| SUPPLIED INFORMATION |
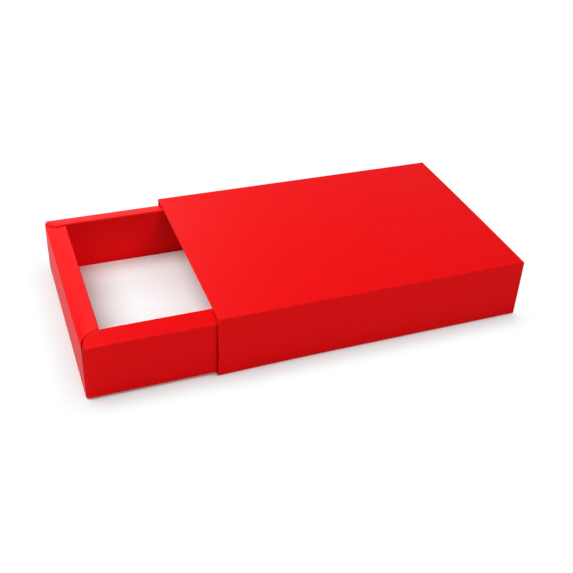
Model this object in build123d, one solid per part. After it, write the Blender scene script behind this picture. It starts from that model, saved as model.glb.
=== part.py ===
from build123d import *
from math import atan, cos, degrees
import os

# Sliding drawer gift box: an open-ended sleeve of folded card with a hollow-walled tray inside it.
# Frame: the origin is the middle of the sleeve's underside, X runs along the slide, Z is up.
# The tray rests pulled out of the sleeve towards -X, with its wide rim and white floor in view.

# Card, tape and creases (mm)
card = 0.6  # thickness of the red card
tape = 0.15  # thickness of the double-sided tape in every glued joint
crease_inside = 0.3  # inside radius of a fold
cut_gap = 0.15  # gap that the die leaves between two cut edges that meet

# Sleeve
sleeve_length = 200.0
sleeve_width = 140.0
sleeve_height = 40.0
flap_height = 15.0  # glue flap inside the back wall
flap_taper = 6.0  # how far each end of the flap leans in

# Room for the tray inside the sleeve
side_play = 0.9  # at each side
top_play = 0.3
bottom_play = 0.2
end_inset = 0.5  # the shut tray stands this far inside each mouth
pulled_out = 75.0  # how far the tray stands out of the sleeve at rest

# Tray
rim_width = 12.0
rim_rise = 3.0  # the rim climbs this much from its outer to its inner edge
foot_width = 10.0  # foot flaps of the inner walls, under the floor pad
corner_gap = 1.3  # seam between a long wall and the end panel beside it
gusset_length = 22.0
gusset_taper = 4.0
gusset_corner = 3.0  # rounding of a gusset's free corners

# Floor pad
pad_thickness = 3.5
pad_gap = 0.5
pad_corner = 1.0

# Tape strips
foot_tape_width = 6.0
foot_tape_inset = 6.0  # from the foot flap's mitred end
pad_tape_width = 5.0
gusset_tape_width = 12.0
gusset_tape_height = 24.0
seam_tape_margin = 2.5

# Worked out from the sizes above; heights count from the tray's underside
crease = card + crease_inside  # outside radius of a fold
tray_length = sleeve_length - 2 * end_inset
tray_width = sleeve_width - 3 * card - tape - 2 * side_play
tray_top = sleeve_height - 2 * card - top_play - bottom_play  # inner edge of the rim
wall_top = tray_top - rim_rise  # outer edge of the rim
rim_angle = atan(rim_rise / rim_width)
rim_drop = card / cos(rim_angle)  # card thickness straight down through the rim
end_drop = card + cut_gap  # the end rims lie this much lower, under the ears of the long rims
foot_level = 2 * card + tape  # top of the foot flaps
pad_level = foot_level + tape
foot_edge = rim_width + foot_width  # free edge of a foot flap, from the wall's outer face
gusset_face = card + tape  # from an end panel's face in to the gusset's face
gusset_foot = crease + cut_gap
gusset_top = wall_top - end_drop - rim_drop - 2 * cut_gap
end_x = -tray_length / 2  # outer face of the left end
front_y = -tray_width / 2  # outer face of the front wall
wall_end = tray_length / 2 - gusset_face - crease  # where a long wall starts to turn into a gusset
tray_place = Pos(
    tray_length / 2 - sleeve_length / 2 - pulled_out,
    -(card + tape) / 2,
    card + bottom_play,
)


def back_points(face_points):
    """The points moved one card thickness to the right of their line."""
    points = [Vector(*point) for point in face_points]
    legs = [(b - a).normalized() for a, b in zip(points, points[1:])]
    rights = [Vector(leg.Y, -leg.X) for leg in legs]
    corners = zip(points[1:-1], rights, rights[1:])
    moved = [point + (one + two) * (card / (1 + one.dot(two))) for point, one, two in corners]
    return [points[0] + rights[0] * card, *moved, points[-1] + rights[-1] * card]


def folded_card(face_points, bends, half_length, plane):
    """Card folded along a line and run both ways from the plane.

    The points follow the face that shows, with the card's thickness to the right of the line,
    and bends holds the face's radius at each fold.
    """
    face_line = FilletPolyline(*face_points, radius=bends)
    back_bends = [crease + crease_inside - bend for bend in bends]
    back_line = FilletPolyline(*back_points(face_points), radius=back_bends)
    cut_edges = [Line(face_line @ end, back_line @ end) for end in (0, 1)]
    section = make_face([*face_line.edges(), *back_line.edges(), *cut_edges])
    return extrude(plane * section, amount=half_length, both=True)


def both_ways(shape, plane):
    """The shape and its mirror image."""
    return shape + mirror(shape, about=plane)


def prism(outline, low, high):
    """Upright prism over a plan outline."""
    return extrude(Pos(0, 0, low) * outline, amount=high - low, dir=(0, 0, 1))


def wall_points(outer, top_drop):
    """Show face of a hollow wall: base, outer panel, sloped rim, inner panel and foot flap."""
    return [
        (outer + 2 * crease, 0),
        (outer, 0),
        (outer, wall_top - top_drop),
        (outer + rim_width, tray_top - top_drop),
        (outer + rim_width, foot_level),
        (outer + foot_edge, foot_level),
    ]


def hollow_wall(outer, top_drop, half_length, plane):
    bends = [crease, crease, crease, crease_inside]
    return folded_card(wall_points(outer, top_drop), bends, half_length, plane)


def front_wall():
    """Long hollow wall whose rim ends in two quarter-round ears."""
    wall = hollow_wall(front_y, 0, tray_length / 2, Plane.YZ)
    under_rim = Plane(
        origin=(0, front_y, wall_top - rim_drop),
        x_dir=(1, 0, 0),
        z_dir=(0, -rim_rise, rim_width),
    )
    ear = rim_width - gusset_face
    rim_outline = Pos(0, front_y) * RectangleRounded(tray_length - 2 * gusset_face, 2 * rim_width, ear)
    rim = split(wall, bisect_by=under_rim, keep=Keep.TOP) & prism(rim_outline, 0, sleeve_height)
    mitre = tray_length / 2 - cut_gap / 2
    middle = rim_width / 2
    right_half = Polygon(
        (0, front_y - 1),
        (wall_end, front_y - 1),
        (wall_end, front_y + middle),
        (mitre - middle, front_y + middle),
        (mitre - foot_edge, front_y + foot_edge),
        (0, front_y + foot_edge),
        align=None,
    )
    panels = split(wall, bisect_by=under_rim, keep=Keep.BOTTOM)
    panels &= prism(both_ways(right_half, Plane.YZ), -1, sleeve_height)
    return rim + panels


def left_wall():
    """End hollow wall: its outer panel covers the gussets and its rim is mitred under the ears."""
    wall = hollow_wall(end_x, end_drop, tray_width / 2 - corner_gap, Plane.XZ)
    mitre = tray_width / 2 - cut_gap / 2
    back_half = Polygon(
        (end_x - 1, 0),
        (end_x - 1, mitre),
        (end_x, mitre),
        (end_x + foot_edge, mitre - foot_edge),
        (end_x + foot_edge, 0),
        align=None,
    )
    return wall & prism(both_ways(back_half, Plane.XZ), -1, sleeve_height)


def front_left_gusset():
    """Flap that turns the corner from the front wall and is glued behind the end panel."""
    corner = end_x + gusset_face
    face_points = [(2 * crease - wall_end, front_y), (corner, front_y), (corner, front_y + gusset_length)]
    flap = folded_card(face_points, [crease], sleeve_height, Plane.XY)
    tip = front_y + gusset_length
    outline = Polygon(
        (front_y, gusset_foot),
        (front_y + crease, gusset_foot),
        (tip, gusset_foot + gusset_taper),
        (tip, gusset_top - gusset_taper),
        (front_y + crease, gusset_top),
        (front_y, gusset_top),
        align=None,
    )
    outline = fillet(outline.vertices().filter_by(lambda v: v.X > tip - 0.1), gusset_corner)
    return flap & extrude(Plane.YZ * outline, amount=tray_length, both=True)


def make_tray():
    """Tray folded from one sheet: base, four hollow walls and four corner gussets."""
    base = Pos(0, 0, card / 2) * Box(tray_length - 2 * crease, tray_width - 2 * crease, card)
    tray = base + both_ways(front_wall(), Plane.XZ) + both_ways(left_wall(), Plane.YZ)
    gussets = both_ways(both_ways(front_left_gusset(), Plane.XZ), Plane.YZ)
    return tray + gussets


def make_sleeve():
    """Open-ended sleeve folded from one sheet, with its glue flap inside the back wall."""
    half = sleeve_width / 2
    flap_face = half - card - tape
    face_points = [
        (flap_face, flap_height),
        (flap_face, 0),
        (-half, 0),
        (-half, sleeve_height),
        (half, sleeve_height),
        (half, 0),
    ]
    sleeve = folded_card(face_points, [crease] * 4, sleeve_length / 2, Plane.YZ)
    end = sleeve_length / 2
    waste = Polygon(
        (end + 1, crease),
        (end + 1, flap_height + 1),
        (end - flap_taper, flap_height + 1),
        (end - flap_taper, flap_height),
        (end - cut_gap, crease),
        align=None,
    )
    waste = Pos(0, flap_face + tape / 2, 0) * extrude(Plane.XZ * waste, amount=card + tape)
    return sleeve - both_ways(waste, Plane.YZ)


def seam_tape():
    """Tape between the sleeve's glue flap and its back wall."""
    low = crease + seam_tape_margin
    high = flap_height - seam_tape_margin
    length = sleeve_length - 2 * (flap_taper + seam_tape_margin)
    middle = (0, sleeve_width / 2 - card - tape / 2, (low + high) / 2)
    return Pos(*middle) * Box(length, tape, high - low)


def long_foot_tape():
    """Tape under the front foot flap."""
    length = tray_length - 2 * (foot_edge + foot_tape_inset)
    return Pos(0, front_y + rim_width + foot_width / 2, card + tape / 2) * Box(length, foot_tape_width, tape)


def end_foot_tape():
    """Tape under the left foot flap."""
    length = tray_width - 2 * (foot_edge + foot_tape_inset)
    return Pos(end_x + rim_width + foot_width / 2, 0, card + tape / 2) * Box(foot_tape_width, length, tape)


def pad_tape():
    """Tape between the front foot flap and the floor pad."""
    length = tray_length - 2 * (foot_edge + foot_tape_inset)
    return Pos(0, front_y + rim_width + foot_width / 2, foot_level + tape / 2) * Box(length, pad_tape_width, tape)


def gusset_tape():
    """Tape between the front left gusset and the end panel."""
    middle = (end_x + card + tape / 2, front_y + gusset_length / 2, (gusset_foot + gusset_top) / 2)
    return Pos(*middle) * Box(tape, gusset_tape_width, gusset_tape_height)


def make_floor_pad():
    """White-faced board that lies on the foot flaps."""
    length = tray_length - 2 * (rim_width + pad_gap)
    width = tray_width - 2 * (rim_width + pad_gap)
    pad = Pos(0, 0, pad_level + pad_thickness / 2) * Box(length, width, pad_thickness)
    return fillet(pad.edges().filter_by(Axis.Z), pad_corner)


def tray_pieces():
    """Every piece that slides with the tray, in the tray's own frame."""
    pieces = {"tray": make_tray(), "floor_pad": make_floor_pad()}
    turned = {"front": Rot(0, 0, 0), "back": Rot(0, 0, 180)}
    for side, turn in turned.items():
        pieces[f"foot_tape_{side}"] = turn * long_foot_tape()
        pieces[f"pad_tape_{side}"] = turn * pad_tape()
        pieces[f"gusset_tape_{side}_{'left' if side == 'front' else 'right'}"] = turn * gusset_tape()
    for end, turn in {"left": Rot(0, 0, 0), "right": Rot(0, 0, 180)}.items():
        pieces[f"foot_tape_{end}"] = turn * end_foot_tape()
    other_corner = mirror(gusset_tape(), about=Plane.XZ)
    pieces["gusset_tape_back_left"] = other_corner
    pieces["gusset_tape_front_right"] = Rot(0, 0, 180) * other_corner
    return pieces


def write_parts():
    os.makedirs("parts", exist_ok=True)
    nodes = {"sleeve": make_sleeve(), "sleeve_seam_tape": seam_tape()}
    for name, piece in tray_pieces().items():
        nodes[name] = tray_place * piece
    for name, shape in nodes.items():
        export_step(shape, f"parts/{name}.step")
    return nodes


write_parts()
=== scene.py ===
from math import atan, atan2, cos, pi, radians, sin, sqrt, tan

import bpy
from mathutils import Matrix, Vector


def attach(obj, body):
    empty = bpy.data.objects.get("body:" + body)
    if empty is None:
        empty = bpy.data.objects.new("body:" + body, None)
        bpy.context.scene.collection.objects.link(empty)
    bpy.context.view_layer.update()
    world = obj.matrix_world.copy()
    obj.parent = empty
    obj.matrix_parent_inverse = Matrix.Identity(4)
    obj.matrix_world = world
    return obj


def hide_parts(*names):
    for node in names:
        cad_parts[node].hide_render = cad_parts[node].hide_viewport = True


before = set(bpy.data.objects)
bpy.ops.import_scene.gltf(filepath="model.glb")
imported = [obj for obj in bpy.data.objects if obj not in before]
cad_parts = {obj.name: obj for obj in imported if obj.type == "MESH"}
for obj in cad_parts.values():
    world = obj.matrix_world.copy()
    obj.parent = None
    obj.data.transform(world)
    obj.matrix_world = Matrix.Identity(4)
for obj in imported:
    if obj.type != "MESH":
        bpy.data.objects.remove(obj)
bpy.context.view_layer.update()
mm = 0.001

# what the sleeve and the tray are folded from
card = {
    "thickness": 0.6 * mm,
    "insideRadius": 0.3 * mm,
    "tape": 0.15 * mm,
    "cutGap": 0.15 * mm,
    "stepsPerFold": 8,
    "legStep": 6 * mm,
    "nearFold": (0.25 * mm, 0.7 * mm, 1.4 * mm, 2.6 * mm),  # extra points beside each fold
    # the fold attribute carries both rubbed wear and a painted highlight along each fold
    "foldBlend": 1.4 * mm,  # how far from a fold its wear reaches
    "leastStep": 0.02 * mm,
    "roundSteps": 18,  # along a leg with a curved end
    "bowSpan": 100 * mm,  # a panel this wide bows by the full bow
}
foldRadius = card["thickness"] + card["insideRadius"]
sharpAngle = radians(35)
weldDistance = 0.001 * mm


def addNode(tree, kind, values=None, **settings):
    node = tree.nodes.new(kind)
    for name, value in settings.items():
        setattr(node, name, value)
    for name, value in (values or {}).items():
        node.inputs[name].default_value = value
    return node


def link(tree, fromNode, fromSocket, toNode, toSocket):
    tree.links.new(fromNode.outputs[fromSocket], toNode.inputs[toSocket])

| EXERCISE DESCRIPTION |
Output, from the data above, the lines from the line with "for name, piece" to the line with "bpy.data.objects.remove(obj)" exactly as they stand, both ends included and nothing else.

| RESULT FOR THIS TASK |
    for name, piece in tray_pieces().items():
        nodes[name] = tray_place * piece
    for name, shape in nodes.items():
        export_step(shape, f"parts/{name}.step")
    return nodes


write_parts()
=== scene.py ===
from math import atan, atan2, cos, pi, radians, sin, sqrt, tan

import bpy
from mathutils import Matrix, Vector


def attach(obj, body):
    empty = bpy.data.objects.get("body:" + body)
    if empty is None:
        empty = bpy.data.objects.new("body:" + body, None)
        bpy.context.scene.collection.objects.link(empty)
    bpy.context.view_layer.update()
    world = obj.matrix_world.copy()
    obj.parent = empty
    obj.matrix_parent_inverse = Matrix.Identity(4)
    obj.matrix_world = world
    return obj


def hide_parts(*names):
    for node in names:
        cad_parts[node].hide_render = cad_parts[node].hide_viewport = True


before = set(bpy.data.objects)
bpy.ops.import_scene.gltf(filepath="model.glb")
imported = [obj for obj in bpy.data.objects if obj not in before]
cad_parts = {obj.name: obj for obj in imported if obj.type == "MESH"}
for obj in cad_parts.values():
    world = obj.matrix_world.copy()
    obj.parent = None
    obj.data.transform(world)
    obj.matrix_world = Matrix.Identity(4)
for obj in imported:
    if obj.type != "MESH":
        bpy.data.objects.remove(obj)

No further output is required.